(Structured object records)
--

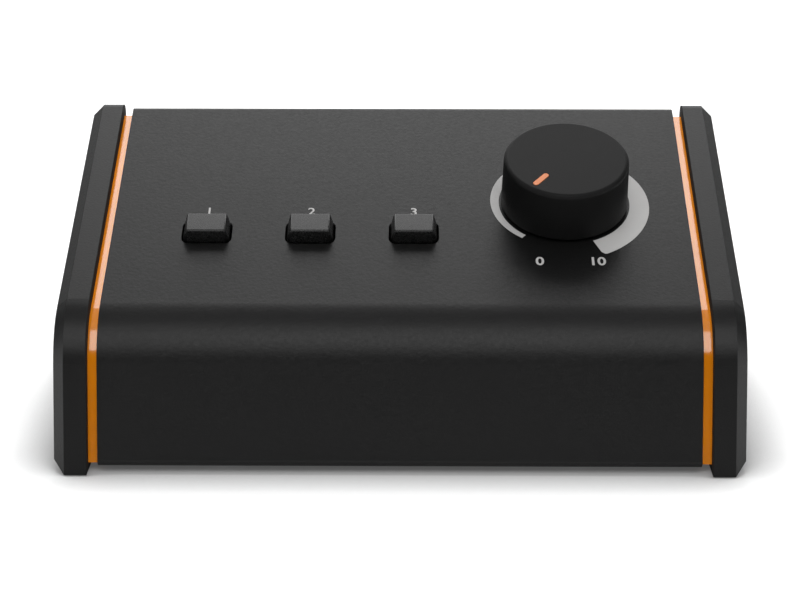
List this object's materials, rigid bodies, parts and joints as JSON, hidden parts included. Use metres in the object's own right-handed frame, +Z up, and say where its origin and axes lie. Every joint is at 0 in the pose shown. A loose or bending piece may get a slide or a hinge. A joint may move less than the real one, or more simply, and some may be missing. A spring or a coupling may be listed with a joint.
{
  "type": "studio monitor controller",
  "caption": "Sloped desktop studio monitor controller with black sheet sleeve, chamfered cheeks, orange spacers, a large level knob and latching push buttons.",
  "frame": {"origin": "on the table, under the middle of the bounding box", "axes": "+X to the right along the width as the user sees it, +Y to the rear, +Z up"},
  "size_m": [0.15, 0.0874, 0.0654],
  "materials": {
    "sleeve_paint": "fine satin powder coat, black",
    "cheek_paint": "satin black",
    "spacer_orange": "polished orange",
    "knob_black": "satin black",
    "pointer_orange": "orange paint",
    "cap_black": "satin black",
    "switch_plastic": "moulded",
    "plunger_plastic": "moulded",
    "zinc_steel": "zinc plated",
    "chassis_steel": "zinc plated sheet",
    "nut_nickel": "nickel plated",
    "bush_brass": "turned",
    "wafer_board": "phenolic board",
    "board_green": "solder resist",
    "resistor_blue": "lacquered",
    "socket_black": "moulded",
    "ribbon_grey": "ribbed insulation",
    "foot_rubber": "matt"
  },
  "bodies": {
    "case": {"sleeve": "sleeve_paint", "chassis": "chassis_steel", "left_cheek": "cheek_paint", "right_cheek": "cheek_paint", "left_spacer": "spacer_orange", "right_spacer": "spacer_orange", "pot_bush": "bush_brass", "pot_housing": "zinc_steel", "pot_wafer": "wafer_board", "pot_terminals": "zinc_steel", "pot_washer": "zinc_steel", "pot_nut": "nut_nickel", "switch_left": "switch_plastic", "switch_middle": "switch_plastic", "switch_right": "switch_plastic", "switch_pins": "zinc_steel", "control_board": "board_green", "control_pillars": "zinc_steel", "control_screws": "zinc_steel", "resistors": "resistor_blue", "jack_board": "board_green", "jack_pillars": "zinc_steel", "jack_board_screws": "zinc_steel", "input_jack_left": "socket_black", "input_jack_right": "socket_black", "output_jack_left": "socket_black", "output_jack_right": "socket_black", "mini_jack": "socket_black", "jack_nuts": "nut_nickel", "mini_jack_nut": "nut_nickel", "jack_pins": "zinc_steel", "ribbon_cable": "ribbon_grey", "ribbon_headers": "socket_black", "cheek_screws": "zinc_steel", "floor_screws": "zinc_steel", "feet": "foot_rubber"},
    "knob": {"level_knob": "knob_black", "knob_pointer": "pointer_orange", "pot_shaft": "zinc_steel", "pot_rotor": "bush_brass"},
    "left_button": {"button_cap_left": "cap_black", "plunger_left": "plunger_plastic"},
    "middle_button": {"button_cap_middle": "cap_black", "plunger_middle": "plunger_plastic"},
    "right_button": {"button_cap_right": "cap_black", "plunger_right": "plunger_plastic"}
  },
  "joints": [
    {"name": "level_turn", "type": "hinge", "parent": "case", "child": "knob", "pos_m": [0.0374, 0.0046, 0.04842], "axis": [0, 0.3907, -0.9205], "range_deg": [0, 300]},
    {"name": "left_press", "type": "slide", "parent": "case", "child": "left_button", "axis": [0, 0.3907, -0.9205], "range_m": [0, 0.0022], "stiffness_N_per_m": 400, "springref_m": -0.001},
    {"name": "middle_press", "type": "slide", "parent": "case", "child": "middle_button", "axis": [0, 0.3907, -0.9205], "range_m": [0, 0.0022], "stiffness_N_per_m": 400, "springref_m": -0.001},
    {"name": "right_press", "type": "slide", "parent": "case", "child": "right_button", "axis": [0, 0.3907, -0.9205], "range_m": [0, 0.0022], "stiffness_N_per_m": 400, "springref_m": -0.001}
  ]
}
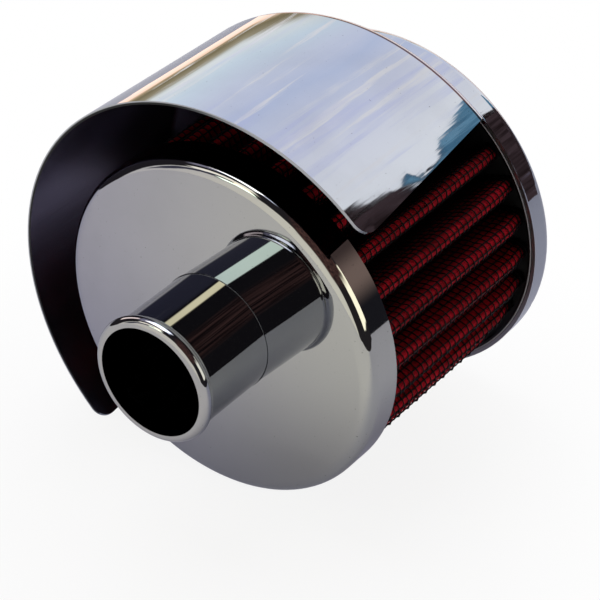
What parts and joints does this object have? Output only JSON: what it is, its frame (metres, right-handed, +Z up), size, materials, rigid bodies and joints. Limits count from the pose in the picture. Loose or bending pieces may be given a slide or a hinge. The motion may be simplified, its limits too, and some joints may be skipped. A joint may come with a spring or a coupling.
{
  "type": "crankcase breather filter",
  "caption": "Push-in crankcase breather: round pleated gauze element between chromed end plates, tubular neck with a rolled bead, and a chromed rain hood over one side.",
  "frame": {"origin": "on the filter's axis, in the flat outer face of the base plate", "axes": "-Y along the neck, out of the base plate; +Y towards the closed end; +Z up as the filter lies on its side, with the hood's middle turned 48 degrees from +Z towards -X"},
  "size_m": [0.0894, 0.0859, 0.0894],
  "materials": {
    "chrome": "polished decorative chrome plating on pressed steel",
    "gauze": "oiled red cotton gauze behind black wire screen",
    "screen": "black lacquered woven wire",
    "bare_steel": "zinc plated expanded steel",
    "seal": "satin black bonding compound"
  },
  "bodies": {
    "root": {"base_plate": "chrome", "neck_tube": "chrome", "top_plate": "chrome", "rain_hood": "chrome", "pleated_pack": "gauze", "support_core": "bare_steel", "base_seal": "seal", "top_seal": "seal"}
  },
  "joints": []
}
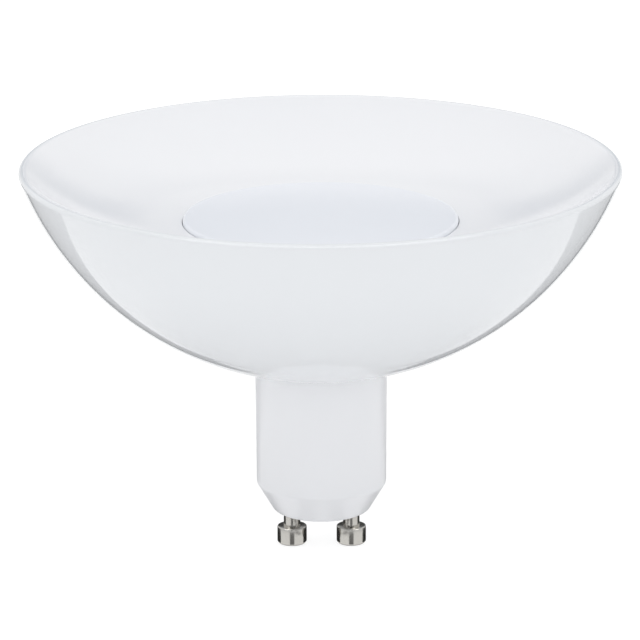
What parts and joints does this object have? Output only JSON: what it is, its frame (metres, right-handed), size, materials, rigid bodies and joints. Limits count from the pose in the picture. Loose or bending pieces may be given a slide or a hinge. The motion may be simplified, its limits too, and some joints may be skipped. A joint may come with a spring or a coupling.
{
  "type": "led spotlight bulb",
  "caption": "Wide reflector spotlight lamp: glossy white bowl, shallow white dish with a low opal diffuser, and a slim neck with a bevelled twist-lock cap and headed contact pins.",
  "frame": {"origin": "on the lamp's axis, in the plane of the contact pins' ends", "axes": "+Z along the lamp's axis from the pins to the dish, +X through the right-hand pin"},
  "size_m": [0.1, 0.1, 0.0657],
  "materials": {
    "bowl_shell": "glossy white moulding",
    "reflector_dish": "smooth white moulding, satin gloss",
    "diffuser": "opal, smooth",
    "neck_housing": "satin white moulding",
    "nickel": "bright nickel plate on turned brass",
    "spreader_aluminium": "pressed sheet, plain",
    "screw_steel": "zinc-plated",
    "board_white": "white mask on aluminium",
    "phosphor": "phosphor window in a white package",
    "board_green": "green mask on glass-fibre board",
    "package_black": "moulded package with tinned leads",
    "can_sleeve": "shrink sleeve on an aluminium can",
    "ferrite": "ground ferrite",
    "copper": "enamelled copper winding",
    "resistor_coat": "flameproof coating",
    "wire_white": "silicone insulation",
    "wire_red": "silicone insulation",
    "wire_black": "silicone insulation"
  },
  "bodies": {
    "root": {"bowl_shell": "bowl_shell", "reflector_dish": "reflector_dish", "diffuser": "diffuser", "neck_housing": "neck_housing", "contact_pin_left": "nickel", "contact_pin_right": "nickel", "heat_spreader": "spreader_aluminium", "spreader_screws": "screw_steel", "neck_screws": "screw_steel", "board_screws": "screw_steel", "led_board": "board_white", "led_chips": "phosphor", "driver_board": "board_green", "bridge_rectifier": "package_black", "driver_chip": "package_black", "output_diode": "package_black", "input_capacitor": "can_sleeve", "output_capacitor": "can_sleeve", "choke_core": "ferrite", "choke_winding": "copper", "fusible_resistor": "resistor_coat", "chip_resistors": "package_black", "pin_wire_left": "wire_white", "pin_wire_right": "wire_white", "led_wire_red": "wire_red", "led_wire_black": "wire_black"}
  },
  "joints": []
}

--

Goal: Set down all of the data above, word for word.

Reply to the task:
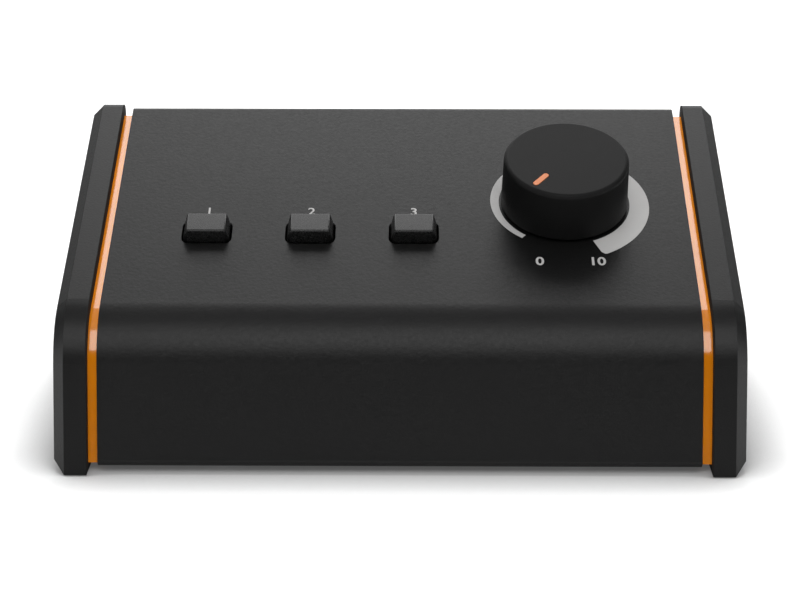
List this object's materials, rigid bodies, parts and joints as JSON, hidden parts included. Use metres in the object's own right-handed frame, +Z up, and say where its origin and axes lie. Every joint is at 0 in the pose shown. A loose or bending piece may get a slide or a hinge. A joint may move less than the real one, or more simply, and some may be missing. A spring or a coupling may be listed with a joint.
{
  "type": "studio monitor controller",
  "caption": "Sloped desktop studio monitor controller with black sheet sleeve, chamfered cheeks, orange spacers, a large level knob and latching push buttons.",
  "frame": {"origin": "on the table, under the middle of the bounding box", "axes": "+X to the right along the width as the user sees it, +Y to the rear, +Z up"},
  "size_m": [0.15, 0.0874, 0.0654],
  "materials": {
    "sleeve_paint": "fine satin powder coat, black",
    "cheek_paint": "satin black",
    "spacer_orange": "polished orange",
    "knob_black": "satin black",
    "pointer_orange": "orange paint",
    "cap_black": "satin black",
    "switch_plastic": "moulded",
    "plunger_plastic": "moulded",
    "zinc_steel": "zinc plated",
    "chassis_steel": "zinc plated sheet",
    "nut_nickel": "nickel plated",
    "bush_brass": "turned",
    "wafer_board": "phenolic board",
    "board_green": "solder resist",
    "resistor_blue": "lacquered",
    "socket_black": "moulded",
    "ribbon_grey": "ribbed insulation",
    "foot_rubber": "matt"
  },
  "bodies": {
    "case": {"sleeve": "sleeve_paint", "chassis": "chassis_steel", "left_cheek": "cheek_paint", "right_cheek": "cheek_paint", "left_spacer": "spacer_orange", "right_spacer": "spacer_orange", "pot_bush": "bush_brass", "pot_housing": "zinc_steel", "pot_wafer": "wafer_board", "pot_terminals": "zinc_steel", "pot_washer": "zinc_steel", "pot_nut": "nut_nickel", "switch_left": "switch_plastic", "switch_middle": "switch_plastic", "switch_right": "switch_plastic", "switch_pins": "zinc_steel", "control_board": "board_green", "control_pillars": "zinc_steel", "control_screws": "zinc_steel", "resistors": "resistor_blue", "jack_board": "board_green", "jack_pillars": "zinc_steel", "jack_board_screws": "zinc_steel", "input_jack_left": "socket_black", "input_jack_right": "socket_black", "output_jack_left": "socket_black", "output_jack_right": "socket_black", "mini_jack": "socket_black", "jack_nuts": "nut_nickel", "mini_jack_nut": "nut_nickel", "jack_pins": "zinc_steel", "ribbon_cable": "ribbon_grey", "ribbon_headers": "socket_black", "cheek_screws": "zinc_steel", "floor_screws": "zinc_steel", "feet": "foot_rubber"},
    "knob": {"level_knob": "knob_black", "knob_pointer": "pointer_orange", "pot_shaft": "zinc_steel", "pot_rotor": "bush_brass"},
    "left_button": {"button_cap_left": "cap_black", "plunger_left": "plunger_plastic"},
    "middle_button": {"button_cap_middle": "cap_black", "plunger_middle": "plunger_plastic"},
    "right_button": {"button_cap_right": "cap_black", "plunger_right": "plunger_plastic"}
  },
  "joints": [
    {"name": "level_turn", "type": "hinge", "parent": "case", "child": "knob", "pos_m": [0.0374, 0.0046, 0.04842], "axis": [0, 0.3907, -0.9205], "range_deg": [0, 300]},
    {"name": "left_press", "type": "slide", "parent": "case", "child": "left_button", "axis": [0, 0.3907, -0.9205], "range_m": [0, 0.0022], "stiffness_N_per_m": 400, "springref_m": -0.001},
    {"name": "middle_press", "type": "slide", "parent": "case", "child": "middle_button", "axis": [0, 0.3907, -0.9205], "range_m": [0, 0.0022], "stiffness_N_per_m": 400, "springref_m": -0.001},
    {"name": "right_press", "type": "slide", "parent": "case", "child": "right_button", "axis": [0, 0.3907, -0.9205], "range_m": [0, 0.0022], "stiffness_N_per_m": 400, "springref_m": -0.001}
  ]
}
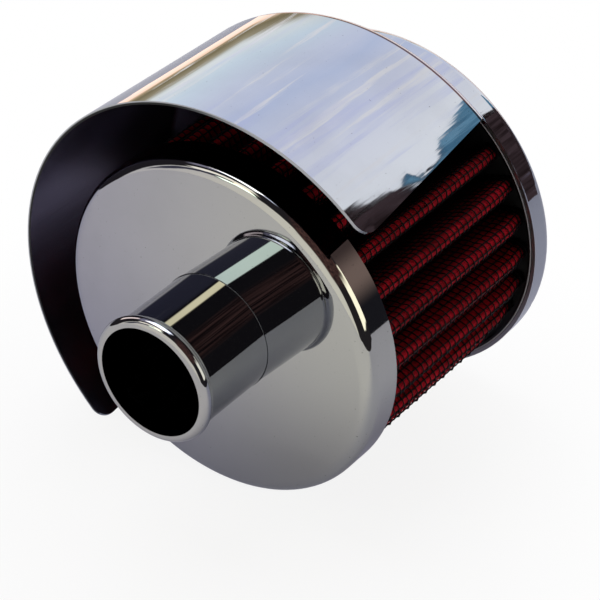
What parts and joints does this object have? Output only JSON: what it is, its frame (metres, right-handed, +Z up), size, materials, rigid bodies and joints. Limits count from the pose in the picture. Loose or bending pieces may be given a slide or a hinge. The motion may be simplified, its limits too, and some joints may be skipped. A joint may come with a spring or a coupling.
{
  "type": "crankcase breather filter",
  "caption": "Push-in crankcase breather: round pleated gauze element between chromed end plates, tubular neck with a rolled bead, and a chromed rain hood over one side.",
  "frame": {"origin": "on the filter's axis, in the flat outer face of the base plate", "axes": "-Y along the neck, out of the base plate; +Y towards the closed end; +Z up as the filter lies on its side, with the hood's middle turned 48 degrees from +Z towards -X"},
  "size_m": [0.0894, 0.0859, 0.0894],
  "materials": {
    "chrome": "polished decorative chrome plating on pressed steel",
    "gauze": "oiled red cotton gauze behind black wire screen",
    "screen": "black lacquered woven wire",
    "bare_steel": "zinc plated expanded steel",
    "seal": "satin black bonding compound"
  },
  "bodies": {
    "root": {"base_plate": "chrome", "neck_tube": "chrome", "top_plate": "chrome", "rain_hood": "chrome", "pleated_pack": "gauze", "support_core": "bare_steel", "base_seal": "seal", "top_seal": "seal"}
  },
  "joints": []
}
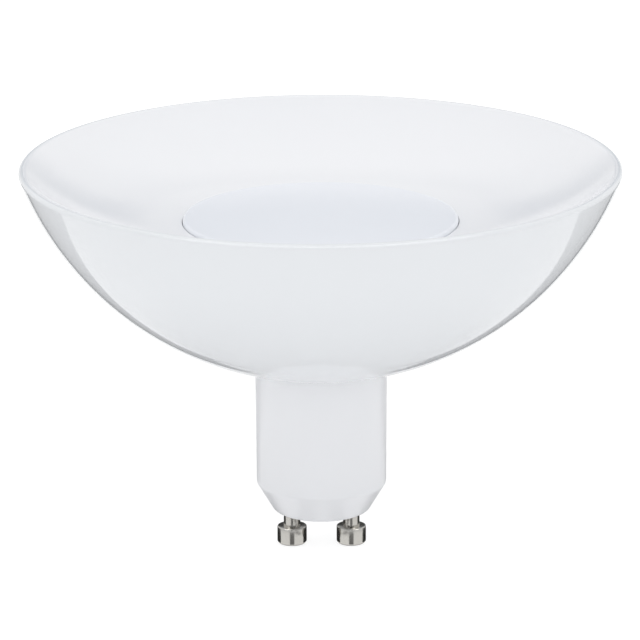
What parts and joints does this object have? Output only JSON: what it is, its frame (metres, right-handed), size, materials, rigid bodies and joints. Limits count from the pose in the picture. Loose or bending pieces may be given a slide or a hinge. The motion may be simplified, its limits too, and some joints may be skipped. A joint may come with a spring or a coupling.
{
  "type": "led spotlight bulb",
  "caption": "Wide reflector spotlight lamp: glossy white bowl, shallow white dish with a low opal diffuser, and a slim neck with a bevelled twist-lock cap and headed contact pins.",
  "frame": {"origin": "on the lamp's axis, in the plane of the contact pins' ends", "axes": "+Z along the lamp's axis from the pins to the dish, +X through the right-hand pin"},
  "size_m": [0.1, 0.1, 0.0657],
  "materials": {
    "bowl_shell": "glossy white moulding",
    "reflector_dish": "smooth white moulding, satin gloss",
    "diffuser": "opal, smooth",
    "neck_housing": "satin white moulding",
    "nickel": "bright nickel plate on turned brass",
    "spreader_aluminium": "pressed sheet, plain",
    "screw_steel": "zinc-plated",
    "board_white": "white mask on aluminium",
    "phosphor": "phosphor window in a white package",
    "board_green": "green mask on glass-fibre board",
    "package_black": "moulded package with tinned leads",
    "can_sleeve": "shrink sleeve on an aluminium can",
    "ferrite": "ground ferrite",
    "copper": "enamelled copper winding",
    "resistor_coat": "flameproof coating",
    "wire_white": "silicone insulation",
    "wire_red": "silicone insulation",
    "wire_black": "silicone insulation"
  },
  "bodies": {
    "root": {"bowl_shell": "bowl_shell", "reflector_dish": "reflector_dish", "diffuser": "diffuser", "neck_housing": "neck_housing", "contact_pin_left": "nickel", "contact_pin_right": "nickel", "heat_spreader": "spreader_aluminium", "spreader_screws": "screw_steel", "neck_screws": "screw_steel", "board_screws": "screw_steel", "led_board": "board_white", "led_chips": "phosphor", "driver_board": "board_green", "bridge_rectifier": "package_black", "driver_chip": "package_black", "output_diode": "package_black", "input_capacitor": "can_sleeve", "output_capacitor": "can_sleeve", "choke_core": "ferrite", "choke_winding": "copper", "fusible_resistor": "resistor_coat", "chip_resistors": "package_black", "pin_wire_left": "wire_white", "pin_wire_right": "wire_white", "led_wire_red": "wire_red", "led_wire_black": "wire_black"}
  },
  "joints": []
}